Mapping of salinity risk in the lower Namoi valley using non-linear kriging methods

Abstract

Dryland salinity is on the increase in the upper catchments of central and northern New South Wales, Australia. Consequently, salts may be exported downstream, which could adversely affect irrigated-cotton farming systems. To assess the potential threat of salinity downstream, a simple salt-balance model is used to simulate the potential impact of salinisation due to the farming systems, by using progressively saline water (i.e. EC w 0.4, 1.4, 4.0 and 9.0 dS/m). We studied the problem in the lower Namoi valley of northern New South Wales and compared the various non-linear (indicator, multiple indicator and disjunctive) kriging methods to determine an optimal method for assessing the risk. Our results indicate that potential salinisation due to application of the water currently used for irrigation is minimal and may not pose any problems to sustainability of irrigated agriculture.
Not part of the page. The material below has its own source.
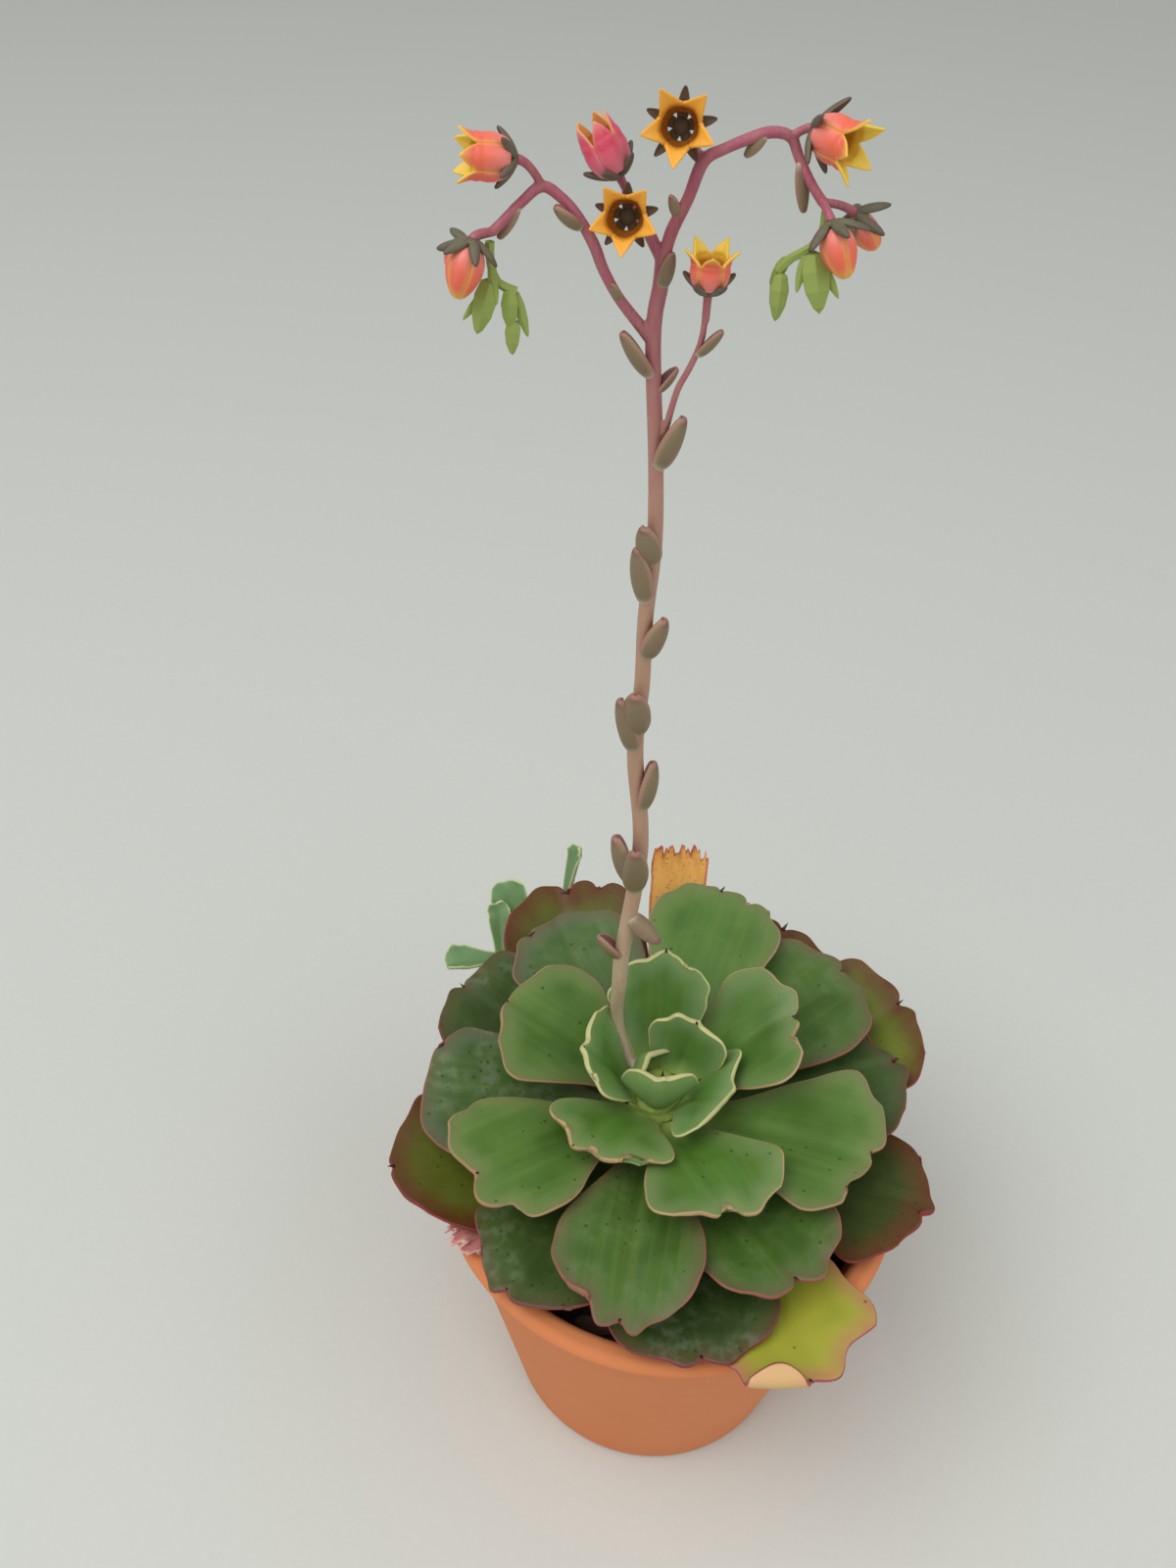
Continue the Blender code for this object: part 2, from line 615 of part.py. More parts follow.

The same results were obtained by simulation based on irrigation using slightly saline water (EC w 1.4 dS/m). However, simulations based on irrigation using saline water (i.e. EC w of 4 and 9.0 dS/m) shows potential salinisation, which will require management inputs for sustainable cropping systems, especially legumes and wheat, which are used extensively in rotation with cotton. In terms of producing the fewest misclassifications disjunctive kriging was found to be optimal compared to multiple indicator kriging and indicator kriging. Using non-linear geostatistical methods to spatially distribute the results of a simple salt-balance model it is possible to identify the locations where the risks of salinisation are greatest in the lower Namoi valley from the application of saline water.